Sierra Club Executive Director Michael Brune stressed that point in a statement Sunday: “Duke and Dominion did not decide to cancel the Atlantic Coast Pipeline – the people and frontline organizations that led this fight for years forced them into walking away.”

The project’s real obstacle – and the real beneficiary of its collapse – is Mother Nature. On an immediate level, the project threatened to damage pristine forests and waterways and disturb habitats. In the longer term, it would commit utilities to supporting fracking and burning natural gas for decades, even as climate change is accelerating.

Natural gas does burn cleaner than coal – as the utilities emphasize – but leaks during the extracting, storing and transporting of natural gas release large amounts of methane, a greenhouse gas that is a major contributor to global warming.

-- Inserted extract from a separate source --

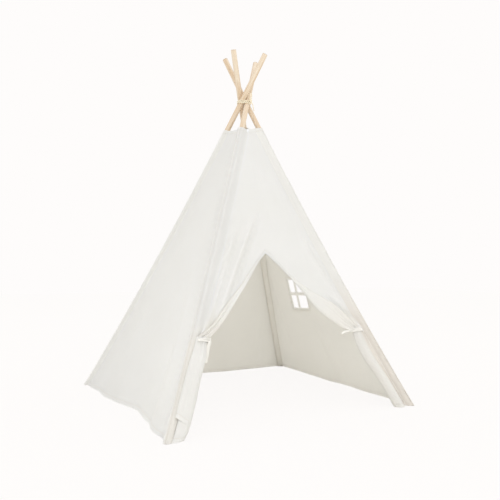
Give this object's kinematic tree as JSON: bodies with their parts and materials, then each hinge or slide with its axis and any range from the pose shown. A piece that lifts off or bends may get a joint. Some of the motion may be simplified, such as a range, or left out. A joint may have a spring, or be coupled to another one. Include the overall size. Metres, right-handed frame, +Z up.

Despite their gauzy ads about clean natural gas and their commitment to renewable energy, the utilities’ plan for the pipeline was a plan for a fossil fuels future. It’s urgent that they now pivot toward investment in renewable energy.

Generating electricity from wind, solar and other renewable sources is not only good for the planet, it’s good for ratepayers and utilities. Renewable energy is on a path to be cheaper than energy from fossil fuels and it offers a stronger foundation for utilities’ business model in the 21st century.

The six-year effort to build the Atlantic Coast Pipeline won’t be all folly if it forces Dominion and Duke to embrace a future in which generating electricity and protecting the planet are one and the same.